** begin **

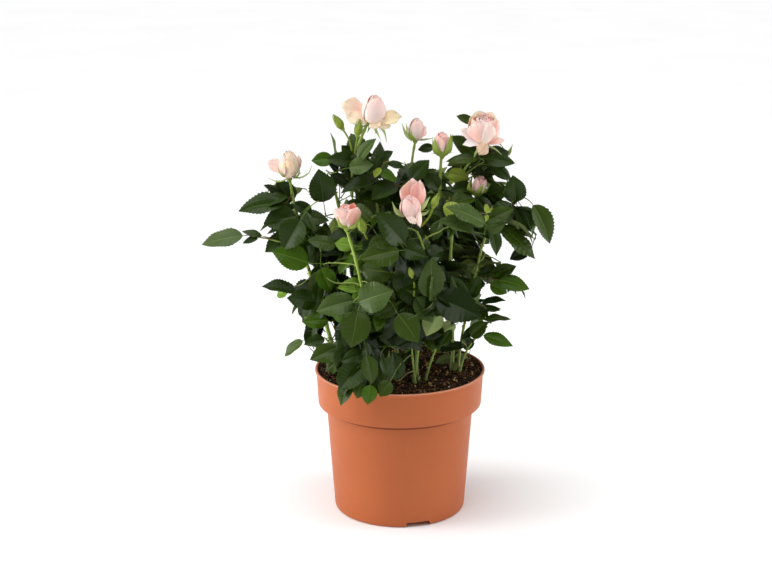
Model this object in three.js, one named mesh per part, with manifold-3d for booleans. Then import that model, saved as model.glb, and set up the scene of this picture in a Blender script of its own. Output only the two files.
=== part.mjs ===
// Potted rose bush: a patio rose with five clumps of canes, its leaves gathered in
// uneven masses, eight large blooms, and a tapered plastic nursery pot full of soil.
// Units are millimetres, +Z is up, and the origin is the centre of the pot's underside.
import * as THREE from 'three';
import { mergeVertices } from 'three/addons/utils/BufferGeometryUtils.js';
import Module from 'manifold-3d';

const wasm = await Module();
wasm.setup();

// ---------------------------------------------------------------- driving sizes
const POT = {
  height: 162.5,       // underside to the top of the rim
  rimRadius: 95,       // outside of the rolled bead
  beadHeight: 3.2,     // height of the bead
  collarTop: 93.4,     // collar radius just under the bead
  collarFoot: 91.3,    // collar radius at its lower lip
  collarLip: 122.8,    // height of the collar's lower lip
  shoulderZ: 121.8,    // height where the ledge under the lip meets the body
  bodyTop: 82.3,       // body radius under the collar
  footRadius: 73.5,    // body radius just above the rounded foot edge
  footRound: 1.8,      // rounding of the foot edge
  wall: 1.9,           // wall thickness
  floor: 8.2,          // thickness of the floor, deep enough for the channels
  sides: 36,           // facets round the pot
};
const CHANNEL = { width: 28, depth: 5.8, inner: 17, count: 3, first: 16 };   // drainage channels, degrees from the front
const DRAIN = { radius: 5, at: 47 };                                       // one hole in each channel
const SOIL = { level: 160.2, mound: 1.2, rough: 0.8, rings: 4 };
const GAP = 0.45;        // clearance between neighbouring solids
const LEAF_GAP = 1.3;    // clearance round leaf masses and blooms, before their skins are simplified
const SKIN = 0.6;        // how far simplifying may move the skin of a leaf mass
const CANE_SIDES = 6;
const SOIL_Z = 152;      // canes start here, inside the soil, and are trimmed by it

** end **

■ Task prompt ■
Write out, exactly and with nothing else, the lines of the listing above from its first line through the line with "import Module from 'manifold-3d';".

■ Response ■
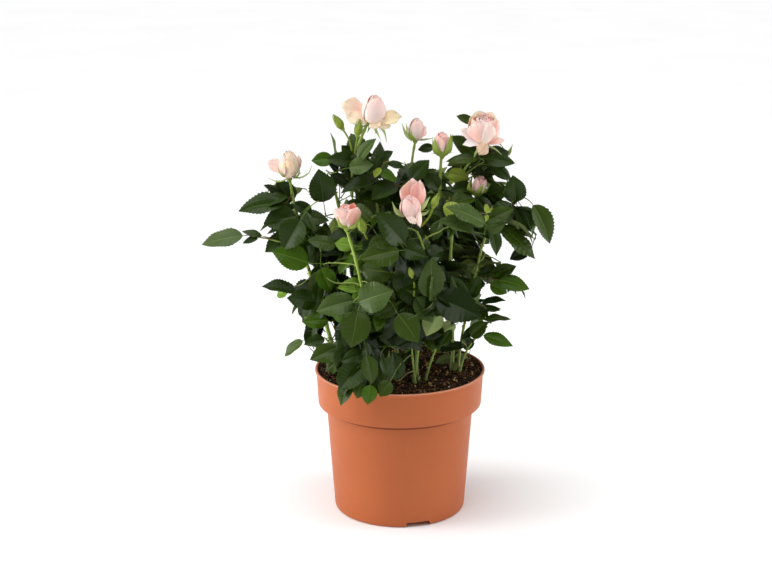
Model this object in three.js, one named mesh per part, with manifold-3d for booleans. Then import that model, saved as model.glb, and set up the scene of this picture in a Blender script of its own. Output only the two files.
=== part.mjs ===
// Potted rose bush: a patio rose with five clumps of canes, its leaves gathered in
// uneven masses, eight large blooms, and a tapered plastic nursery pot full of soil.
// Units are millimetres, +Z is up, and the origin is the centre of the pot's underside.
import * as THREE from 'three';
import { mergeVertices } from 'three/addons/utils/BufferGeometryUtils.js';
import Module from 'manifold-3d';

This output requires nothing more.